====== DATASET CONTENT

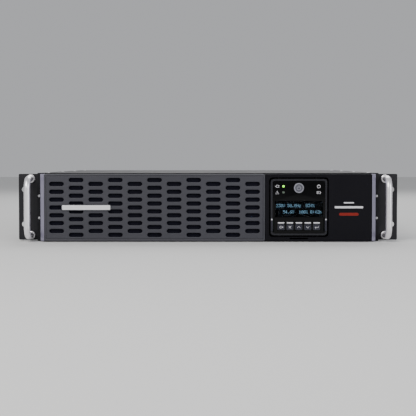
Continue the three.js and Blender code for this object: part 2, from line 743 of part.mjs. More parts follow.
function fanFrame() {
  const shape = rounded(THREE.Shape, fan.size, fan.size, 3);
  const hole = new THREE.Path();
  hole.absarc(0, 0, fanBore, 0, 2 * Math.PI, false);
  shape.holes.push(hole);
  let body = slab(shape, [0, fan.depth], 8);
  const arms = [-spokeDepth, 0].map((v) => v + fan.depth);
  body = body.add(rod(fan.hub / 2, arms, 0, 0, 16));
  const half = fanBore + 1;
  body = body.add(block([-half, half], arms, about(0, fan.spoke)));
  return body.add(block(about(0, fan.spoke), arms, [-half, half]));
}

const spokeDepth = 3;

function fanRotor() {
  const back = fan.depth - spokeDepth - 1;
  const tip = fanBore - 2.2;
  let body = rod(fan.hub / 2, [2, back], 0, 0, 16);
  for (let i = 0; i < fan.blades; i++) {
    const blade = new THREE.BoxGeometry(tip - fan.hub / 2 + 2, 1.4, 17);
    blade.rotateX(-0.75);
    blade.translate((tip + fan.hub / 2 - 2) / 2, (2 + back) / 2, 0);
    blade.rotateY((i * 2 * Math.PI) / fan.blades);
    body = body.add(solid(blade));
  }
  return body;
}

function fanGuard() {
  const lip = guard.standoff;
  const along = [lip, lip + guard.wire];
  const hoop = (radius) => {
    const shape = new THREE.Shape();
    shape.absarc(0, 0, radius + guard.wire / 2, 0, 2 * Math.PI, false);
    const hole = new THREE.Path();
    hole.absarc(0, 0, radius - guard.wire / 2, 0, 2 * Math.PI, false);
    shape.holes.push(hole);
    return slab(shape, along, 8);
  };
  const outer = fanBore - 2;
  let body = hoop(outer);
  for (let i = 1; i < guard.rings; i++) body = body.add(hoop((outer * i) / guard.rings));
  const reach = fan.size / Math.SQRT2 - 6;
  for (const turn of [1, -1]) {
    const arm = new THREE.BoxGeometry(2 * reach, guard.wire, guard.wire);
    arm.translate(0, lip + guard.wire / 2, 0);
    arm.rotateY((turn * Math.PI) / 4);
    body = body.add(solid(arm));
  }
  for (const x of [-1, 1]) {
    for (const z of [-1, 1]) {
      const foot = (reach - 1) / Math.SQRT2;
      body = body.add(rod(2, [seam, lip + guard.wire], x * foot, z * foot, 8));
    }
  }
  return body;
}

fanX.forEach((x, i) => {
  const word = ["outer", "inner"][i];
  const group = new THREE.Group();
  group.position.set(x, panelFront - seam - fan.depth, fanZ);
  assembly.add(group);
  piece(`fan_frame_${word}`, fanFrame(), material.nylon, group);
  piece(`fan_rotor_${word}`, fanRotor(), material.nylon, group);
  const shield = piece(`fan_guard_${word}`, fanGuard(), material.zincSteel, group);
  shield.position.y = fan.depth + seam + chassis.sheet;
});

// ---- Rear panel fittings -------------------------------------------------------------------

function powerInlet() {
  const face = chassisBack + seam + inlet.lip;
  const lipSize = [inlet.width + 5, inlet.height + 5];
  const lip = rounded(THREE.Shape, ...lipSize, 2, powerX, inletZ);
  let body = slab(lip, [chassisBack + seam, face]);
  body = body.add(
    block(about(powerX, inlet.width), [face - inlet.depth, face], about(inletZ, inlet.height)),
  );
  const mouth = rounded(THREE.Shape, 27.5, 19.5, 3, powerX, inletZ);
  body = body.subtract(slab(mouth, [face - inlet.cavityDepth, face + 1]));
  const pins = [[-7, 3], [7, 3], [0, -3]];
  for (const [x, z] of pins) {
    const along = [face - inlet.cavityDepth - 0.1, face - 6];
    body = body.add(block(about(powerX + x, 2), along, about(inletZ + z, 7)));
  }
  return body;
}

// Four receptacles in one block; each has a T slot, a plain slot and an earth hole.
function outletBank(middle) {
  const face = chassisBack + outlet.proud;
  const along = [face - outlet.depth, face];
  let body = block(about(middle, bankWidth), along, about(midZ, bankHeight));
  const cut = [face - outlet.slotDepth, face + 1];
  for (const column of [-0.5, 0.5]) {
    for (const row of [-0.5, 0.5]) {
      const x = middle + column * outlet.pitchX;
      const z = midZ + row * outlet.pitchZ;
      const slots = joined(
        block(about(x - 6.4, 2.4), cut, about(z + 4, 8.6)),
        block([x - 6.4, x - 1.8], cut, about(z + 4, 2.4)),
        block(about(x + 6.4, 2.4), cut, about(z + 4, 7.4)),
        rod(2.7, cut, x, z - 7.5, 10),
      );
      body = body.subtract(slots);
    }
  }
  return body;
}

function batteryPackPort() {
  const face = chassisBack + packPort.proud;
  const along = [face - packPort.depth, face];
  let body = block(about(powerX, packPort.width), along, about(packPortZ, packPort.height));
  const cell = (packPort.width - 3 * packPort.wall) / 2;
  for (const side of [-1, 1]) {
    const across = about(powerX + (side * (cell + packPort.wall)) / 2, cell);
    const height = about(packPortZ, packPort.height - 2 * packPort.wall);
    body = body.subtract(block(across, [face - 20, face + 1], height));
  }
  return body;
}

function breakerBody(x) {
  const inner = [panelFront - seam - breaker.depth, panelFront - seam];
  let body = block(about(x, breaker.body), inner, about(breakerZ, breaker.body));
  const collar = [inner[1] - 0.1, chassisBack + breaker.collarLength];
  body = body.add(rod(breaker.collar / 2, collar, x, breakerZ, 16));
  const well = breaker.button / 2 + slip;
  return body.subtract(rod(well, [inner[0] + 6, collar[1] + 1], x, breakerZ, 14));
}

function breakerButton(x) {
  const face = chassisBack + breaker.collarLength + 1;
  return rod(breaker.button / 2, [face - breaker.buttonLength, face], x, breakerZ, 14);
}

function networkCard() {
  const face = chassisBack + seam;
  const plate = rounded(THREE.Shape, netCard.width, netCard.height, 1.5, cardX, cardZ);
  let body = slab(plate, [face, face + netCard.face], 1);
  const jackX = cardX + 24;
  const jack = block(about(jackX, 16), [face - 20, face + netCard.face], about(cardZ, 14));
  const card = [cardZ - 8.6, cardZ - 7];
  body = joined(body, jack);
  body = body.add(block(about(cardX, netCard.width - 12), [face - netCard.depth, face + 0.1], card));
  const mouth = block(about(jackX, 12), [face - 14, face + netCard.face + 1], about(cardZ, 8.4));
  return body.subtract(mouth);
}

const jacks = [
  { x: -26, width: 12, height: 11, depth: 14 },
  { x: 0, width: 12, height: 8.4, depth: 13 },
  { x: 26, width: 10, height: 7.6, depth: 13 },
];

function commPorts() {
  const face = chassisBack + ports.proud;
  const along = [face - ports.depth, face];
  let body = block(about(cardX, ports.width), along, about(portsZ, ports.height));
  for (const jack of jacks) {
    const across = about(cardX + jack.x, jack.width);
    body = body.subtract(block(across, [face - jack.depth, face + 1], about(portsZ, jack.height)));
  }
  return body;
}

// A threaded stud through the panel, with the nut that holds an earth lead.
function groundStud() {
  const body = rod(stud.diameter / 2, [panelFront - 4, chassisBack + stud.length], studX, studZ, 12);
  const near = chassisBack + seam;
  return body.add(rod(stud.nut / Math.sqrt(3), [near, near + stud.nutLength], studX, studZ, 6));
}

piece("power_inlet", powerInlet(), material.nylon);
bankX.forEach((x, i) => piece(`outlet_bank_${i + 1}`, outletBank(x), material.nylon));
piece("battery_pack_port", batteryPackPort(), material.key);
breakerX.forEach((x, i) => {
  piece(`breaker_${i + 1}`, breakerBody(x), material.nylon);
  piece(`breaker_button_${i + 1}`, breakerButton(x), material.pale);
});
piece("network_card", networkCard(), material.zincSteel);
piece("ground_stud", groundStud(), material.zincSteel);
piece("comm_ports", commPorts(), material.nylon);

// The frame's origin is under the middle of the whole assembly, on the surface it rests on.
assembly.position.y = -(assemblyFront + assemblyBack) / 2;

const ups = new THREE.Group();
ups.name = "rackmount_ups";
ups.add(assembly);

export default ups;
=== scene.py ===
"""The looks of a two-unit rackmount uninterruptible power supply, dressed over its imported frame.

Metres throughout. +X is the right-hand side seen from the front, +Y runs to the rear, +Z is up.
Each sub-assembly is a class with its own sizes, which takes its places from the frame's nodes.
"""

from __future__ import annotations

import logging
import math
from dataclasses import dataclass
from enum import Enum
from typing import Iterable, Optional, Sequence

import bmesh
import bpy
from mathutils import Matrix, Vector


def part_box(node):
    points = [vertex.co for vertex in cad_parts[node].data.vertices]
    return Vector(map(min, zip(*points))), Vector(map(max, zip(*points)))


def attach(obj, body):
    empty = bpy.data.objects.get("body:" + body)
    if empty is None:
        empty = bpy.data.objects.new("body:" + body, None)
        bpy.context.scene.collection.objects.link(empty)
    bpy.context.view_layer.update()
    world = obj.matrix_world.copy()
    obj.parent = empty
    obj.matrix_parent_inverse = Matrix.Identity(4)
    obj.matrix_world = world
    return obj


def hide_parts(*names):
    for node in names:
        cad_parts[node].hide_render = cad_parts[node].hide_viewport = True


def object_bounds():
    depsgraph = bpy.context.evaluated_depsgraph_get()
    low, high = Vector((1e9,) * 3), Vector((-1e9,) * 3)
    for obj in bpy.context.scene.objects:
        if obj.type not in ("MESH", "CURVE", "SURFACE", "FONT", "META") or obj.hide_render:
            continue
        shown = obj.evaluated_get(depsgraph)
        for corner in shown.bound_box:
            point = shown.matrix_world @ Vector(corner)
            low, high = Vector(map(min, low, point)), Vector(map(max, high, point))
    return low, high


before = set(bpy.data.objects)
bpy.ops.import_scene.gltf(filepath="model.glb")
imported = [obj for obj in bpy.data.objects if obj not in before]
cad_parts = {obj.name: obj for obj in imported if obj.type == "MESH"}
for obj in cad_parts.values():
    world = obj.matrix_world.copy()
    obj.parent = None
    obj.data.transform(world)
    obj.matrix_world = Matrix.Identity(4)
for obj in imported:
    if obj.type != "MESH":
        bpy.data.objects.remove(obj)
CAD_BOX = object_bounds()
LOG = logging.getLogger("rack_power_supply")

MM = 0.001
WELD = 0.002 * MM  # corners as near as this are one
CREASE = math.radians(50)  # an edge that turns further is shaded sharp
Point = tuple[float, float]
Outline = list[Point]
Colour = tuple[float, float, float]
Mark = tuple[float, float, float]


# ---- Node trees ---------------------------------------------------------------------------


class NodeBench:
    """Adds nodes to one tree and wires them."""

    def __init__(self, tree: bpy.types.NodeTree) -> None:
        """Keeps the tree.

        Args:
            tree: The shader or geometry tree that the nodes go into.
        """
        self.tree = tree

    def add(self, kind: str, inputs: Optional[dict] = None, **settings: object) -> bpy.types.Node:
        """Adds one node.

        Args:
            kind: The node's type name.
            inputs: Values or output sockets, by input name or number.
            **settings: Properties of the node itself.

        Returns:
            The new node.
        """
        node = self.tree.nodes.new(kind)
        for key, value in settings.items():
            setattr(node, key, value)
        for key, value in (inputs or {}).items():
            if isinstance(value, bpy.types.NodeSocket):
                self.tree.links.new(value, node.inputs[key])
            else:
                node.inputs[key].default_value = value
        return node

    def maths(self, operation: str, first: object, second: object = 0.0) -> bpy.types.NodeSocket:
        """Returns the result of one sum on one or two values."""
        return self.add("ShaderNodeMath", {0: first, 1: second}, operation=operation).outputs[0]


# ---- Finishes -----------------------------------------------------------------------------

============

STATED PROBLEM — Print, unaltered, every line from the beginning of the material down to the line with "const spokeDepth = 3;".

TASK RESPONSE —
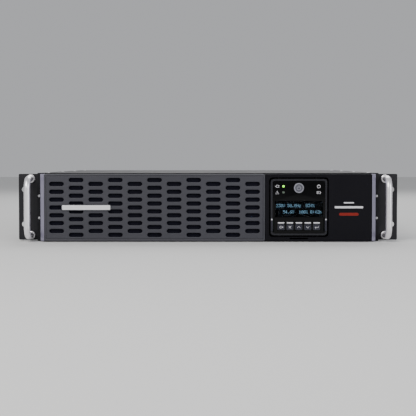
Continue the three.js and Blender code for this object: part 2, from line 743 of part.mjs. More parts follow.
function fanFrame() {
  const shape = rounded(THREE.Shape, fan.size, fan.size, 3);
  const hole = new THREE.Path();
  hole.absarc(0, 0, fanBore, 0, 2 * Math.PI, false);
  shape.holes.push(hole);
  let body = slab(shape, [0, fan.depth], 8);
  const arms = [-spokeDepth, 0].map((v) => v + fan.depth);
  body = body.add(rod(fan.hub / 2, arms, 0, 0, 16));
  const half = fanBore + 1;
  body = body.add(block([-half, half], arms, about(0, fan.spoke)));
  return body.add(block(about(0, fan.spoke), arms, [-half, half]));
}

const spokeDepth = 3;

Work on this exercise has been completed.